José Eusébio Almeida
Mendes Coelho
Fernanda Almeida
___________
[1] Mantemos o negrito constante da sentença.
[2] Relatora, Conselheira Catarina Serra, dgsi.
[3] Citando outra e abundante jurisprudência, bem como doutrina, refere, no mesmo sentido, António Santos Abrantes Geraldes (Recursos em Processo Civil, 7.ª Edição Atualizada, Almedina, 2022, nota 80, a págs. 54/55: “Na jurisprudência revela-se a estabilização do entendimento segundo o qual, uma vez interposto recurso com fundamento em violação do caso julgado, em ação cujo valor é inferior ao da alçada do tribunal a quo, é vedado ao recorrente suscitar outras questões que extravasem esse fundamento”.
[4] José Lebre de Freitas/Isabel Alexandre, Código de Processo Civil Anotado, Volume 2.º, 4.ª Edição (Reimpressão), Almedina, 2021, pág. 749.

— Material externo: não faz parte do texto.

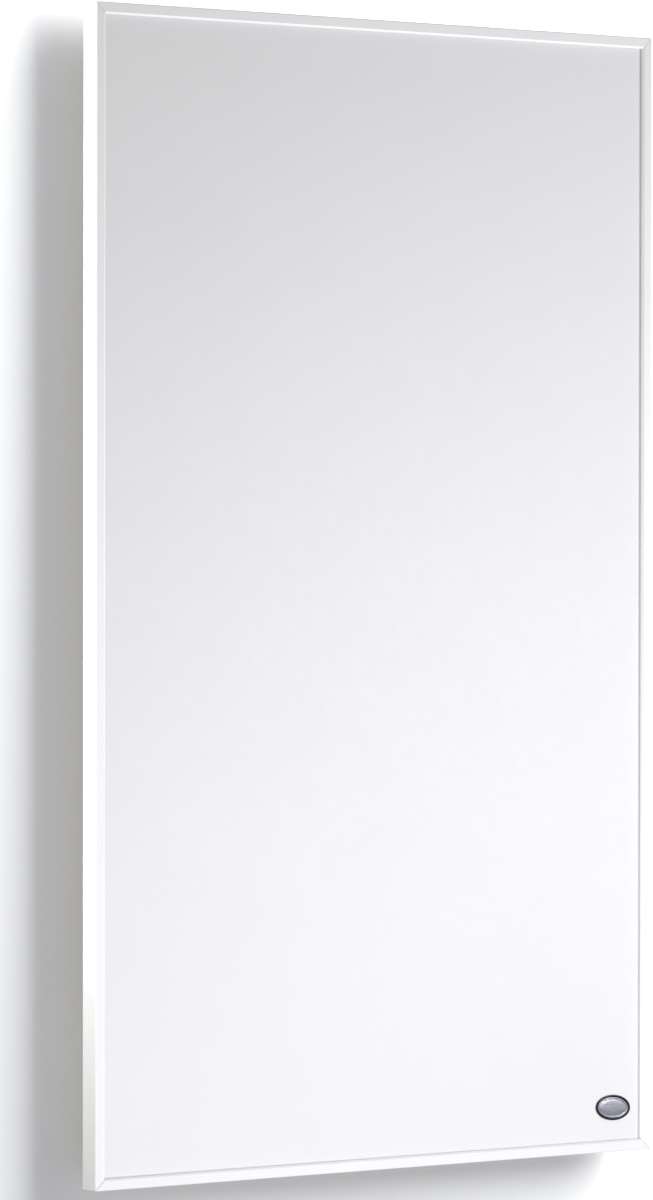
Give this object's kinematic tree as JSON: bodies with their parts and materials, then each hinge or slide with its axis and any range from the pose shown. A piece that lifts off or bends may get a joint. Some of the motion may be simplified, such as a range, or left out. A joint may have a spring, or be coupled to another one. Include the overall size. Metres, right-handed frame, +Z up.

[5] Rui Pinto, A Ação Executiva, AAFDL, 2023 (Reimpressão), pág. 372.
[6] Ob. cit., pág. 432.
[7] Correspondente ao anterior n.º 5 do mesmo preceito, antes da alteração decorrente da Lei n.º 117/19, de 13 de setembro. O autor que temos citado (Rui Pinto) refere-se, aliás, ao artigo 732, n.º 5, porquanto a obra citada (A Ação Executiva), sendo reimpressão de 2023, é originalmente de 2018.
[8] Págs. 434/345.
[9] Atual 732, n.º 6 do CPC, como supra já referimos.
[10] Citamos o sumariado no acórdão do Supremo Tribunal de Justiça de 3.05.2023 [Relator, Conselheiro António Barateiro Martins, Processo n.º 1704/21, dgsi].
[11] António Santos Abrantes Geraldes/Paulo Pimenta/Luís Filipe Pires de Sousa, Código de Processo Civil Anotado, Vol. II, 2.ª Edição, Almedina, 2022, pág. 93, anotação 9.
[12] “Há identidade de sujeitos quando as partes são as mesmas sob o ponto de vista da sua qualidade jurídica”. Comentando o preceito, António Santos Abrantes Geraldes/Paulo Pimenta/Luís Filipe Pires de Sousa, referem, além do mais, os casos de intervenção formal no processo, os de sucessão mortis causa, a extensão a terceiros, como exemplifica a situação prevista no n.º 3 do artigo 263 do CPC e quando os sujeitos “são portadores do mesmo interesse substancial quanto à relação jurídica em causa” – Código de Processo Civil Anotado, Vol. I, 3.ª Edição, Almedina, 2022, págs. 712/713, anotações 2, 3 e 4.
[13] António Santos Abrantes Geraldes/Paulo Pimenta/Luís Filipe Pires de Sousa, Código de Processo Civil... cit., pág. 799, anotação 6. Acrescentam os autores, na mesma anotação: “Apesar desta evidência são ainda frequentes as decisões em que se aplicam os efeitos da autoridade de caso julgado em situações de falta de identidade subjetiva” (sublinhado nosso). Os mesmos autores, na anotação 10 ao mesmo preceito (pág. 800) referem que “respeitada a identidade de sujeitos (...) a autoridade de caso julgado decorrente de decisão proferida em anterior ação pode funcionar independentemente da verificação do restante condicionalismo de que depende a exceção de caso julgado (art. 581.º), em situações em que a questão anteriormente decidida não possa voltar a ser discutida entre os mesmo sujeitos” (sublinhados nossos).
[14] Rui Pinto, “Exceção e autoridade de caso julgado – algumas notas provisórias”, Julgar Online, outubro/2018, Págs. 10/11.